A homeomorphism is always a closed mapping - the images of closed sets are closed.( Also the images of open sets are open.)

You said that you knew that the manifold was "embedded" which I took to mean that the image of the mapping of $S$ into $M$ was homeomorphic to $S$ in the subspace topology (which you can show that using the function extension property) .

- Here is classic example of an immersed submanifold that is not homeomorphic to its image in the subspace topology.

Think of a torus as the quotient of the Eulicdean plane obtained by identifying points whose $(x,y)$ coordinates differ by an integer. A straight line that makes an irrational angle with the $x$-axis projects to an immersed 1 dimensional submanifold.

The image of the line is dense in the torus - meaning that any point in the torus is the limit of a Cauchy sequence of points on the line. So there is no way to isolate the image of an open interval through an intersection with an open set in the torus.

 

[mathwonk]

what about the inclusion of the open disc into the plane? is the image homeomorphic to the source? is the map closed? i think the disagreement is over considering the map as a map into its image versus as a map into the larger ambient manifold.

 

[lavinia]

I see your point. The mapping is closed in the subspace topology but if the image isn't closed then it can not map the manifold into a closed set.

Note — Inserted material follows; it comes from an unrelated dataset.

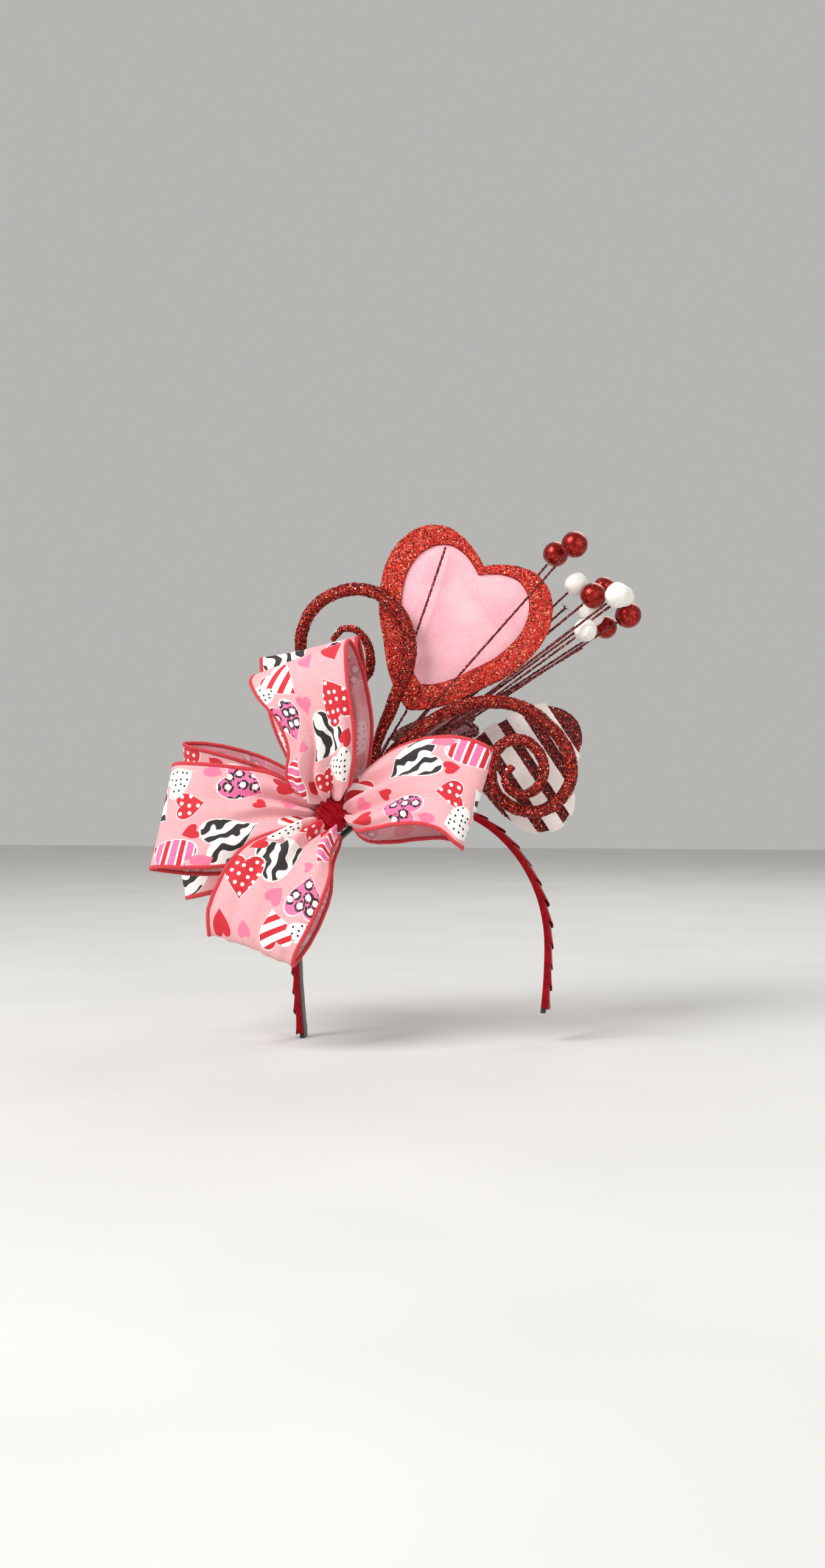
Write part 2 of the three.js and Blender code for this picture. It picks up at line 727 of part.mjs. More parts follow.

So it seems that the function extension property gives the image of $S$ as homeomorphic to $S$ i.e. it is an embedding and if the image is also closed in $M$ then the embedding is a closed mapping.

 

[mathwonk]

there are also subtleties to the extension properties. if S is any submanifold of M (such as the disc in the plane) then every smooth function on S extends smoothly to a neighborhood in M of any given point p of S, but if every smooth function on S extends globally to a smooth function on M, then S must be a closed submanifold of M.

 

[lavinia]

there are also subtleties to the extension properties. if S is any submanifold of M (such as the disc in the plane) then every smooth function on S extends smoothly to a neighborhood in M of any given point p of S, but if every smooth function on S extends globally to a smooth function on M, then S must be a closed submanifold of M.

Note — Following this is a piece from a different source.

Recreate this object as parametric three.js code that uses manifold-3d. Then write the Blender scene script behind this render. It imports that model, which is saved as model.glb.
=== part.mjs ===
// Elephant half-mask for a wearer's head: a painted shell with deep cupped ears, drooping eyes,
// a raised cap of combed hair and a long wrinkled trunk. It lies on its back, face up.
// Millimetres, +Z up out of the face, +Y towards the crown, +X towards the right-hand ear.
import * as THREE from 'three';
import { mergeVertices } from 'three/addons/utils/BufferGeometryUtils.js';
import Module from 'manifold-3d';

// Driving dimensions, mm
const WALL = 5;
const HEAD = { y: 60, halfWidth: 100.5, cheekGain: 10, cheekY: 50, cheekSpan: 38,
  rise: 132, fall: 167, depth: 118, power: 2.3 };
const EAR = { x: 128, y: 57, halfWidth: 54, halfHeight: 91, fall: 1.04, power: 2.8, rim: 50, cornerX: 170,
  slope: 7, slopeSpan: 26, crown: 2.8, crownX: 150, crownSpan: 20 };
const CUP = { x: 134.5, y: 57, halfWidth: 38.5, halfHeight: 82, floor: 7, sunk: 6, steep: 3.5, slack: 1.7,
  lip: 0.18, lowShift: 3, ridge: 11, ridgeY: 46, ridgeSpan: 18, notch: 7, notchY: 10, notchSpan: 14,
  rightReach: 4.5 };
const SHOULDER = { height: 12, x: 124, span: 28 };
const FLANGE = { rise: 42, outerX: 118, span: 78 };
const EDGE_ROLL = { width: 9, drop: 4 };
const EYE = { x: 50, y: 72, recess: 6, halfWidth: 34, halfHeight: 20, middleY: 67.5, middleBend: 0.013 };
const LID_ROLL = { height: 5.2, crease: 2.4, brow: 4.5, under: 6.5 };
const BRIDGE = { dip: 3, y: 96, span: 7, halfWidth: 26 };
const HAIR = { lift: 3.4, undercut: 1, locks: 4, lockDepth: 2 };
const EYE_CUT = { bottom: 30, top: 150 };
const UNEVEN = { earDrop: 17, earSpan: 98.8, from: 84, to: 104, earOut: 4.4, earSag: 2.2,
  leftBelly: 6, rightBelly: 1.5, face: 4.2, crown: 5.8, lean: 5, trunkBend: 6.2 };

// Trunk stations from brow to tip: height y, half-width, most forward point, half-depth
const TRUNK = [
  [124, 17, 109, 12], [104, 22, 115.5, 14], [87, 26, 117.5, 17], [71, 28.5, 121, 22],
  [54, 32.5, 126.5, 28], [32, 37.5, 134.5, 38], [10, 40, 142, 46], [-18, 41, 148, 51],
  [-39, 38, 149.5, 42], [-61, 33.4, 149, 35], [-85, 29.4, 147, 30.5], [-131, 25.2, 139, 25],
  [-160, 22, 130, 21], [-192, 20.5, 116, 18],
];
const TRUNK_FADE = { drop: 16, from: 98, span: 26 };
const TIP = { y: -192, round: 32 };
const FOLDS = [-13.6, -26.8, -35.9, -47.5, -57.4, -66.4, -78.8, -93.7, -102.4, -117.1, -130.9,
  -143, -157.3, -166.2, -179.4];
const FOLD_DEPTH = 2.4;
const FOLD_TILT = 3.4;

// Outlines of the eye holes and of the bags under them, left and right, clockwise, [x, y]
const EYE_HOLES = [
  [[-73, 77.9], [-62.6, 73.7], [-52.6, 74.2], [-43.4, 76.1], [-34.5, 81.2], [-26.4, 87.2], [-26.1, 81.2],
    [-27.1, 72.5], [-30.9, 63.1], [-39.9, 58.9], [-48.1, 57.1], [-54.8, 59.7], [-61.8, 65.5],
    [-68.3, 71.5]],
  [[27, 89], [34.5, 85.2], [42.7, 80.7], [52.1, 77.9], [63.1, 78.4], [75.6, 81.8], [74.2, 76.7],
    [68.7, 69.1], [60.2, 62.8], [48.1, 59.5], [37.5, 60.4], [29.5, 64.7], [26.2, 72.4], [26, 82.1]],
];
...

@mathwonk To see if I understand your points:

- If a function on a submanifold diverges then it cannot be extended to the entire ambient manifold. Such a function would exist If the submanifold had a boundary point. So the function extension property implies that submanifold must be closed.

- If the submanifold is a closed subset then the immersion is a closed mapping. One does not need to worry about its subspace topology.

- But it turns out that the function extension property also implies that the subspace topology makes the immersion into a homeomorphism.

- Going the other way if an injective immersion is closed then it might not be an embedding. If the manifold is not compact an immersion of it might turn back on itself such as bending the positive x-axis in the plane around so that as points approach positive infinity the immersion converges to the origin. In this case, the image of the immersion is closed but it is not an embedding.

I think using a tubular neighborhood argument it can be shown that if the manifold is compact then an injective the immersion of it is an embedding.

nu?

 

[mathwonk]

sounds persuasive. i don't think tubular nbhds are needed for your result. if the manifold is compact then the image is closed, and in a compact (Hausdorff) manifold closed sets are the same as compact sets. thus the immersion is both a closed map and continuous onto its image, hence a homeomorphism onto the image, so the example you gave where the image is closed but the map is not closed does not occur. (In your example the unbounded closed set consisting af all reals greater than or equal to some large number, maps to a bounded non closed set approaching the origin, but not containing it.) so in your example the image of the immersion is closed but the map still is not closed. i am assuming your example is essentially the famous injective immersion of the real line onto the closed figure eight, not a closed map and not a homeomorphism onto its (closed) image.

 

[WWGD]

I think a standard could buynot defending is 1/x on (0,1)

 

[lavinia]

I didn't understand your original question. I thought that "closed" meant closed in the subspace topology. If the immersion is an embedding then this is true by definition.

Here are a couple of ideas. The first aims to show that the immersion is an embedding, the second that it is a closed mapping.

Notation: $i:S→M$ is a smooth injective immersion of a manifold $S$ in a manifold $M$. $i(S)$ is the submanifold of $M$.

- Embedding:

If you extend a bump function with support $U⊂i(S)$ to all of $M$ then the inverse image of the positive reals is an open set in the ambient manifold whose intersection with the immersed manifold is $U$.

-Closed Mapping:

I think the function extension property can be used to show that if an infinite sequence in $S$ has no limit point then its image in $i(S)$ can not have a limit point either. Try using bump functions again, this time normalizing them to always achieve the same maximum value.

For this argument it seems necessary to first show that $i^{-1}$ is continuous in the sense that Cauchy sequences in $i(S)$ that converge to a point in $i(S)$ come from convergent Cauchy sequences in $S$.